Other considerations also warn against the apologetic use of revelation and make necessary the adoption of a confessional method. Whenever the revelation idea is used to justify the church's claims to superior knowledge or some other excellence, revelation is necessarily identified with something that the church can possess. Such possessed revelation must be a static thing and under the human control of the Christian community -- a book, a creed, or a set of doctrines. It cannot be revelation in act whereby the church itself is convicted of its poverty, its sin and misery before God. Furthermore, it cannot be the revelation of a living God; for the God of a revelation that can be possessed must be a God of the past, a God of the dead who communicated his truths to men in another time but who to all effects and purposes has now retired from the world, leaving the administration of his interests to some custodian of revelation -- a church, a priesthood, or a school of theology. Revelation as a contemporary event is then solely a function of this teaching group. There seems to be no way of avoiding such static and deistic interpretations of the revelation idea -- interpretations which contradict what is said to be affirmed in revelation, that God is a living God and reveals himself -- save by the acceptance of the confessional form of theology. Finally, the confessional form is made necessary by a revelation which exposes human sin no less than divine goodness. A revelation which leaves man without defense before God cannot be dealt with except in confessor's terms. Religious response to revelation is made quite as much in a confession of sin as in a confession of faith and a theology which recognizes that it cannot speak about the content of revelation without accepting the standpoint of faith must also understand that it cannot deal with its object save as 'sinners' rather than 'saints' theology. As it is then with the starting point in revelation so it is with the confessional form of theology; necessity, not free choice, determines the acceptance of the way.

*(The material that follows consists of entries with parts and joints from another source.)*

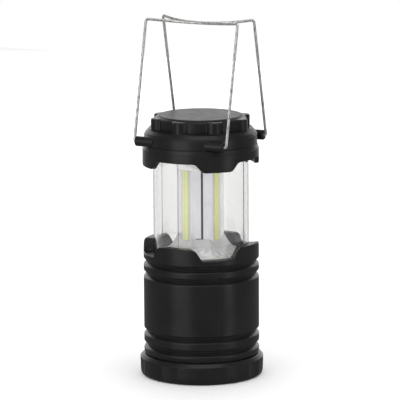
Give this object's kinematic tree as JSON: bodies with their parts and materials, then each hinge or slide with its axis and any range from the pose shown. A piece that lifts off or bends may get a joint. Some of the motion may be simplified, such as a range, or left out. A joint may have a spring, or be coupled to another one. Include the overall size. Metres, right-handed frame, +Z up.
{
  "type": "camping lantern",
  "caption": "Pull-up camping lantern: ribbed battery base, clear sliding tube round a light column, knobbed lamp head and folding wire bails.",
  "frame": {"origin": "on the ground, at the centre of the base", "axes": "+Z up along the lantern's axis, front towards -Y, bails turn about axes parallel to X"},
  "size_m": [0.0886, 0.0886, 0.2568],
  "materials": {
    "black_abs": "moulded ABS, fine satin",
    "satin_plate": "satin pad-finished ABS",
    "seal_rubber": "nitrile rubber",
    "clear_polycarbonate": "clear polycarbonate",
    "cell_jacket": "printed film jacket",
    "zinc_screw": "zinc plated",
    "nickel_contact": "nickel plated steel",
    "brass_contact": "bare brass",
    "metallised_reflector": "vacuum metallised",
    "white_board": "white solder mask",
    "phosphor": "silicone with phosphor",
    "green_board": "green solder mask",
    "resistor_body": "ceramic chip",
    "steel_wire": "nickel plated steel wire"
  },
  "bodies": {
    "base": {"base_barrel": "black_abs", "base_seal": "seal_rubber", "battery_cage": "black_abs", "cage_screws": "zinc_screw", "battery_cell_1": "cell_jacket", "battery_cell_2": "cell_jacket", "battery_cell_3": "cell_jacket", "contact_carrier": "black_abs", "cell_spring_1": "nickel_contact", "cell_spring_2": "nickel_contact", "cell_spring_3": "nickel_contact", "bottom_bridge": "nickel_contact", "top_bridge": "nickel_contact", "return_strip": "brass_contact", "leaf_positive": "brass_contact", "leaf_negative": "brass_contact", "contact_post": "black_abs"},
    "cover": {"bottom_cover": "black_abs"},
    "head": {"clear_tube": "clear_polycarbonate", "stop_ring": "black_abs", "column_frame": "black_abs", "reflector_panel_1": "metallised_reflector", "reflector_panel_2": "metallised_reflector", "reflector_panel_3": "metallised_reflector", "cob_board_1": "white_board", "cob_board_2": "white_board", "cob_board_3": "white_board", "cob_strip_1": "phosphor", "cob_strip_2": "phosphor", "cob_strip_3": "phosphor", "switch_tab_1": "brass_contact", "switch_tab_2": "brass_contact", "bottom_reflector": "metallised_reflector", "top_reflector": "metallised_reflector", "head_plate": "black_abs", "driver_board": "green_board", "limit_resistor": "resistor_body", "collar": "black_abs", "top_cap": "black_abs", "top_plate": "satin_plate", "cap_screws": "zinc_screw"},
    "front_bail": {"bail_front": "steel_wire"},
    "rear_bail": {"bail_rear": "steel_wire"}
  },
  "joints": [
    {"name": "head_slide", "type": "slide", "parent": "base", "child": "head", "axis": [0, 0, -1], "range_m": [0, 0.061]},
    {"name": "cover_twist", "type": "hinge", "parent": "base", "child": "cover", "pos_m": [0, 0, 0], "axis": [0, 0, 1], "range_deg": [0, 30]},
    {"name": "bail_front_fold", "type": "hinge", "parent": "head", "child": "front_bail", "pos_m": [0, -0.0316, 0.171], "axis": [1, 0, 0], "range_deg": [0, 192]},
    {"name": "bail_rear_fold", "type": "hinge", "parent": "head", "child": "rear_bail", "pos_m": [0, 0.0316, 0.171], "axis": [-1, 0, 0], "range_deg": [0, 192]}
  ]
}
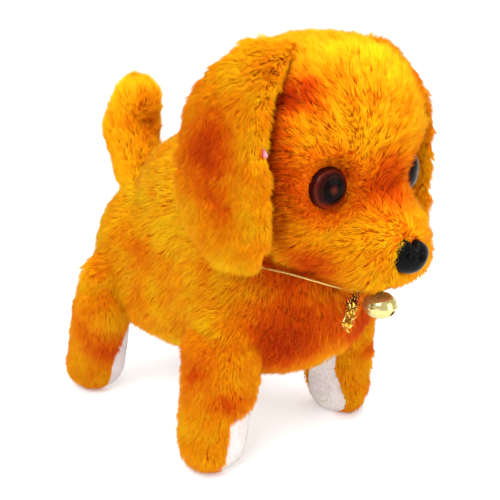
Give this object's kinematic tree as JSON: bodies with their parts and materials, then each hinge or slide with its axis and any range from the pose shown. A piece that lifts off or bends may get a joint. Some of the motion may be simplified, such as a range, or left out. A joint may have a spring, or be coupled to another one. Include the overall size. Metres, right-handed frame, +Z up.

This is the sum of the matter: Christian theology must begin today with revelation because it knows that men cannot think about God save as historic, communal beings and save as believers. It must ask what revelation means for Christians rather than what it ought to mean for all men, everywhere and at all times. And it can pursue its inquiry only by recalling the story of Christian life and by analyzing what Christians see from their limited point of view in history and faith.